Qu’on laisse les propagandistes délirer sur des camps de concentration imaginaires. De toutes façons, ils n’admettront jamais la vérité, à savoir que la politique chinoise ne vise pas l’islam, mais le djihadisme accouplé au séparatisme, que l’islam en Chine est reconnu par la Constitution, qu’il y a 35 000 mosquées dont 22 000 au Xinjiang et qu’il vaut mieux aujourd’hui être musulman en Chine qu’en France ou aux États-Unis.⁴ Ils refuseront d’admettre cette autre vérité : pendant que le Congrès mondial ouïghour diffuse des vidéos pleurnichardes, son homologue sur le terrain, le Parti islamique du Turkestan, organise des attentats. Et les défenseurs de cette noble cause ne vous diront pas non plus que le PIT est affilié à Al-Qaida.

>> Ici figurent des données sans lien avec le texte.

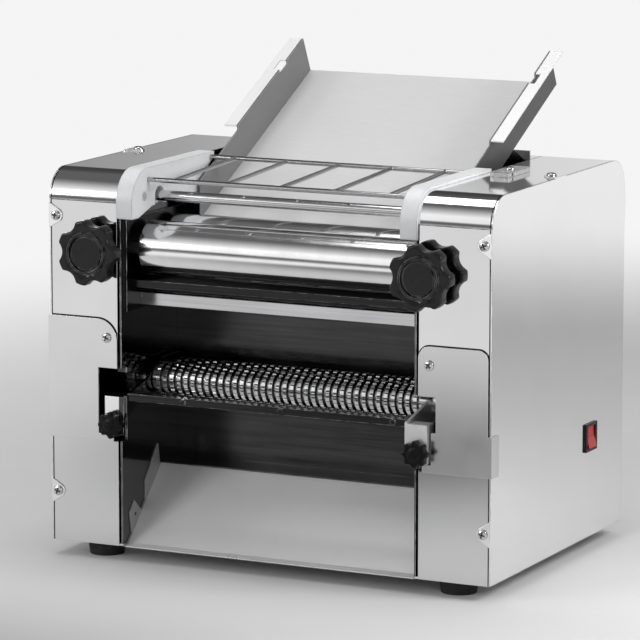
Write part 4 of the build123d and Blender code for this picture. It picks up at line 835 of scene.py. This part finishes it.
def make_knob(name, body, node_name, outer, lobes, scoop, scoop_at, profile, finish):
    """A moulded grip turned towards the front. profile rows are (inset, radius, depth):
    an inset follows the lobes, a radius is round, and depth counts back from the front."""
    middle, low, _ = centre_of(node_name)
    steps = lobes * STEPS_PER_LOBE
    rings = []
    for inset, radius, depth in profile:
        ring = []
        for step in range(steps):
            angle = 2 * pi * step / steps
            reach = radius if inset is None else (
                lobed_radius(angle, outer, lobes, scoop, scoop_at) - inset)
            ring.append((middle.x + reach * cos(angle), low.y + depth,
                         middle.z + reach * sin(angle)))
        rings.append(ring)
    new_piece(name, closed_rings(name, rings, smooth_below=50), finish, body, node_name)


def edge_rows(depth, radius, turned_in):
    """Rows that round the grip's edge: turned_in for the front edge."""
    rows = []
    for step in range(EDGE_STEPS + 1):
        angle = radians(90 / EDGE_STEPS * step)
        rows.append((radius * (1 - cos(angle)), None, depth - radius * sin(angle)))
    if turned_in:
        return rows
    return [(inset, None, 2 * depth - back) for inset, _, back in reversed(rows)]


def round_ring(middle, radius, y, steps=32):
    """Points round a circle that faces the front."""
    angles = [2 * pi * step / steps for step in range(steps)]
    return [(middle.x + radius * cos(angle), y, middle.z + radius * sin(angle))
            for angle in angles]


def make_thickness_knobs():
    """Large grips with a raised ring round an inset disc, on a short hub."""
    hub_r, hub_end, thick, round_edge = 10.0 * MM, 21.7 * MM, 15.0 * MM, 2.2 * MM
    face = 1.5 * MM
    sunk = face + 1.2 * MM
    ring_foot, ring_outer, ring_inner = 19.6 * MM, 18.9 * MM, 17.0 * MM
    groove_outer, groove_inner, disc_edge, disc_middle = 16.4 * MM, 15.2 * MM, 14.8 * MM, 6.0 * MM
    rows = [(None, hub_r, hub_end), (None, hub_r, thick), (2.5 * MM, None, thick)]
    rows += edge_rows(thick - round_edge, round_edge, False)
    rows += edge_rows(face + round_edge, round_edge, True)
    rows += [
        (6.0 * MM, None, face + 0.2 * MM), (None, ring_foot, face + 0.5 * MM),
        (None, ring_outer, 0.0), (None, ring_inner, 0.0), (None, groove_outer, sunk),
        (None, groove_inner, sunk), (None, disc_edge, face), (None, disc_middle, face),
    ]
    for side in ("left", "right"):
        make_knob(f"grip_{side}", f"{side}_thickness_knob", f"thickness_knob_{side}",
                  outer=29.95 * MM, lobes=7, scoop=12.0 * MM, scoop_at=37.2 * MM, profile=rows,
                  finish=knob_plastic)


def make_clamp_knobs():
    """Small grips with a low round cap on each, and the screws behind them."""
    thick, round_edge, face, dish = 9.5 * MM, 1.4 * MM, 1.2 * MM, 1.0 * MM
    hub_r, cap_foot, cap_side, cap_face = 6.0 * MM, 6.4 * MM, 6.0 * MM, 5.4 * MM
    shank, sunk, tip, tip_share = 3.0 * MM, 1.0 * MM, 0.8 * MM, 0.75
    rows = [(None, shank, thick), (None, hub_r, thick), (1.8 * MM, None, thick)]
    rows += edge_rows(thick - round_edge, round_edge, False)
    rows += edge_rows(face + round_edge, round_edge, True)
    rows += [(3.4 * MM, None, dish), (None, cap_foot, dish), (None, cap_side, 0.3 * MM),
             (None, cap_face, 0.0)]
    for side in ("left", "right"):
        node_name = f"clamp_knob_{side}"
        make_knob(f"clamp_grip_{side}", f"{side}_clamp", node_name, outer=12.45 * MM, lobes=8,
                  scoop=4.0 * MM, scoop_at=14.3 * MM, profile=rows, finish=black_plastic)
        middle, low, high = centre_of(node_name)
        rings = [round_ring(middle, shank, low.y + thick - sunk),
                 round_ring(middle, shank, high.y - tip),
                 round_ring(middle, shank * tip_share, high.y)]
        new_piece(f"clamp_screw_{side}", closed_rings(f"clamp_screw_{side}", rings), shaft_steel,
                  f"{side}_clamp")


make_thickness_knobs()
make_clamp_knobs()


# ---------------------------------------------------------------- studio
FLOOR_REACH = 14.0
FLOOR_TONES = (grey(0.66), grey(0.68))
FLOOR_PATCH_SIZE = 3.0
# A patch of floor before the machine is painted dark as shade, which the polished fronts mirror.
FLOOR_SHADE_TONE = grey(0.22)
FLOOR_SHADE_CENTRE = (-0.15, -0.78, 0.0)
FLOOR_SHADE_RADII = (0.08, 0.54)
GLOW_TONE = grey(0.91)
GLOW_CENTRE = (0.35, 0.45, 0.0)
GLOW_RADII = (0.7, 1.75)
GLOW_FRONT_Y = (-2.7, -2.35)

EVEN_STRENGTH = 0.55
EVEN_SKY = ((0.0, 0.35), (0.7, 0.9))
BEHIND_SKY = ((0.0, 0.80), (0.2, 0.74), (0.28, 0.05), (0.66, 0.06), (0.86, 0.12), (1.0, 0.15))
LEFT_SKY = ((0.0, 0.36), (0.2, 0.30), (0.28, 0.05), (0.66, 0.06), (0.86, 0.12), (1.0, 0.15))
FRONT_SKY = ((0.0, 0.12), (0.07, 0.16), (0.15, 0.92), (0.45, 1.0), (0.68, 0.50), (0.84, 0.12))
AROUND_SKY = ((0.0, 0.72), (0.2, 0.60), (0.45, 0.30), (1.0, 0.30))
LEFT_X = (-0.50, -0.36)
BEHIND_Y = (0.0, 0.45)
BANDS_X = -0.43
BANDS_HALF = (0.12, 0.26)

AIM = (0.0, 0.0, 0.2)
LAMPS = (
    ("right_side_box", (0.80, -0.10, 0.62), (0.31, -0.02, 0.0), 0.3, 3.8),
    ("overhead_box", (-0.3, 0.0, 2.6), AIM, 1.3, 18),
    ("left_front_box", (-1.9, -2.25, 1.1), AIM, 0.9, 22),
)

LENS_MM = 235.5
CAMERA_PLACE = (1.6583, -3.4466, 0.8644)
CAMERA_DEGREES = (80.286, -0.020, 26.061)


def seen_rays(tree, place):
    """One for rays that show the surroundings: seen, mirrored or let through."""
    x, y = place
    path = add_node(tree, "ShaderNodeLightPath", place)
    seen = worked_value(tree, "MAXIMUM", (x + 200, y), path.outputs["Is Camera Ray"],
                        path.outputs["Is Glossy Ray"])
    return worked_value(tree, "MAXIMUM", (x + 400, y), seen,
                        path.outputs["Is Transmission Ray"])


def far_from(tree, coords, middle, radii, place):
    """A mask that rises softly between two distances from a point."""
    x, y = place
    distance = add_node(tree, "ShaderNodeVectorMath", place, operation="DISTANCE")
    feed(tree, distance.inputs, (coords, middle))
    return eased(tree, distance.outputs["Value"], *radii, (x + 200, y))


def make_floor():
    """A wide pale floor: painted dark as shade in a patch before the machine, shadowed near it,
    glowing pale far from it.
    """
    mesh = bpy.data.meshes.new("floor")
    corners = [(x * FLOOR_REACH, y * FLOOR_REACH, 0)
               for x, y in ((-1, -1), (1, -1), (1, 1), (-1, 1))]
    mesh.from_pydata(corners, [], [(0, 1, 2, 3)])
    floor = bpy.data.objects.new("floor", mesh)
    bpy.context.collection.objects.link(floor)
    paint = bpy.data.materials.new("floor_paint")
    paint.use_nodes = True
    tree = paint.node_tree
    shader = tree.nodes["Principled BSDF"]
    shader.inputs["Roughness"].default_value = 0.7
    shader.inputs["Specular IOR Level"].default_value = 0.2
    patches = use_group(tree, SMUDGE, (-900, 0), Size=FLOOR_PATCH_SIZE)
    tint = blended(tree, patches.outputs["Patches"], *FLOOR_TONES, (-400, 0))
    coords = object_coords(tree, (-1200, -300))
    outside_floor_shade = far_from(tree, coords, FLOOR_SHADE_CENTRE, FLOOR_SHADE_RADII, (-1000, 200))
    tint = blended(tree, outside_floor_shade, FLOOR_SHADE_TONE, tint, (-200, 100))
    far = far_from(tree, coords, GLOW_CENTRE, GLOW_RADII, (-1000, -300))
    split = add_node(tree, "ShaderNodeSeparateXYZ", (-1000, -450))
    tree.links.new(coords, split.inputs[0])
    within = eased(tree, split.outputs["Y"], *GLOW_FRONT_Y, (-800, -450))
    front = worked_value(tree, "MULTIPLY", (-700, -400), within, outside_floor_shade)
    glowing = worked_value(tree, "MULTIPLY", (-600, -300), far, front)
    share = worked_value(tree, "MULTIPLY", (-400, -300), glowing,
                         seen_rays(tree, (-1200, -500)))
    glow = add_node(tree, "ShaderNodeEmission", (-200, -300))
    glow.inputs["Color"].default_value = (*GLOW_TONE, 1.0)
    mixed = add_node(tree, "ShaderNodeMixShader", (200, 0))
    join(tree,
         (tint, shader.inputs["Base Color"]), (share, mixed.inputs["Fac"]),
         (shader.outputs[0], mixed.inputs[1]), (glow.outputs[0], mixed.inputs[2]),
         (mixed.outputs[0], tree.nodes["Material Output"].inputs["Surface"]))
    mesh.materials.append(paint)


def make_softbox(name, place, target, size, watts):
    """A square area lamp aimed at a point."""
    lamp = bpy.data.lights.new(name, "AREA")
    lamp.shape = "SQUARE"
    lamp.size = size
    lamp.energy = watts
    holder = bpy.data.objects.new(name, lamp)
    holder.location = place
    holder.rotation_euler = (Vector(target) - Vector(place)).to_track_quat("-Z", "Y").to_euler()
    bpy.context.collection.objects.link(holder)


def sky_ramp(tree, height, stops, place):
    """Grey levels by height: stops are (height, grey)."""
    ramp = add_node(tree, "ShaderNodeValToRGB", place)
    points = ramp.color_ramp.elements
    while len(points) < len(stops):
        points.new(0.5)
    for point, (position, tone) in zip(points, stops):
        point.position = position
        point.color = (*grey(tone), 1.0)
    tree.links.new(height, ramp.inputs["Fac"])
    return ramp.outputs["Color"]


def make_room():
    """Even grey light, and the room's pale and dark bands that polished metal mirrors."""
    world = bpy.data.worlds.new("studio")
    bpy.context.scene.world = world
    world.use_nodes = True
    tree = world.node_tree
    coords = add_node(tree, "ShaderNodeTexCoord", (-1600, 0))
    split = add_node(tree, "ShaderNodeSeparateXYZ", (-1400, 0))
    tree.links.new(coords.outputs["Generated"], split.inputs[0])
    x, y, height = split.outputs
    even = tree.nodes["Background"]
    even.inputs["Strength"].default_value = EVEN_STRENGTH
    behind = blended(tree, eased(tree, x, *LEFT_X, (-1200, 300)),
                     sky_ramp(tree, height, LEFT_SKY, (-1000, 300)),
                     sky_ramp(tree, height, BEHIND_SKY, (-1000, 0)), (-800, 150))
    bands = blended(tree, eased(tree, y, *BEHIND_Y, (-1000, -600)),
                    sky_ramp(tree, height, FRONT_SKY, (-1000, -300)), behind, (-600, -200))
    offset = worked_value(tree, "ADD", (-1200, -450), x, -BANDS_X)
    aside = worked_value(tree, "ABSOLUTE", (-1050, -450), offset)
    around = sky_ramp(tree, height, AROUND_SKY, (-1000, -750))
    room = blended(tree, eased(tree, aside, *BANDS_HALF, (-900, -450)), bands, around,
                   (-300, -300))
    mirrored = add_node(tree, "ShaderNodeBackground", (0, -200))
    mixed = add_node(tree, "ShaderNodeMixShader", (300, 0))
    join(tree,
         (sky_ramp(tree, height, EVEN_SKY, (-400, 300)), even.inputs["Color"]),
         (room, mirrored.inputs["Color"]), (seen_rays(tree, (-1000, -900)), mixed.inputs["Fac"]),
         (even.outputs[0], mixed.inputs[1]), (mirrored.outputs[0], mixed.inputs[2]),
         (mixed.outputs[0], tree.nodes["World Output"].inputs["Surface"]))


def make_camera():
    """A long lens from the right front, a little above."""
    camera = bpy.data.cameras.new("camera")
    camera.lens = LENS_MM
    camera.sensor_width = 36.0
    camera.clip_end = 100.0
    holder = bpy.data.objects.new("camera", camera)
    holder.location = CAMERA_PLACE
    holder.rotation_euler = [radians(angle) for angle in CAMERA_DEGREES]
    bpy.context.collection.objects.link(holder)
    bpy.context.scene.camera = holder


make_floor()
for lamp in LAMPS:
    make_softbox(*lamp)
make_room()
make_camera()
bpy.context.scene.view_settings.view_transform = "Standard"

Quoiqu’on fasse, ces affabulateurs nieront toujours que des centres de formation professionnelle ne sont pas des camps d’internement, que les camps d’internement concernent quelques milliers de personnes, et que cet internement n’est peut-être pas sans raison. Après les attentats qui ont fait des centaines de morts entre 2009 et 2014, Pékin a décidé de tordre le cou aux mercenaires du djihad global. Dès qu’ils mettent le nez dehors, ils prennent un coup sur le museau. Au lieu de les soutenir comme ils l’ont fait en Syrie, les Européens devraient en faire autant. Et au lieu de copier la politique des États-Unis, ils devraient s’en émanciper pour de bon. Étant donné la propension des Européens à suivre aveuglément le merveilleux leader du monde libre, c’est sans doute un vœu pieux.
1. Comprendre la propagande antichinoise sur les Ouïghours – Le Saker Francophon
2. Maxime Vivas, Ouïghours, pour en finir avec les fake news, La Route de la Soie Éditions, 2020, p. 54.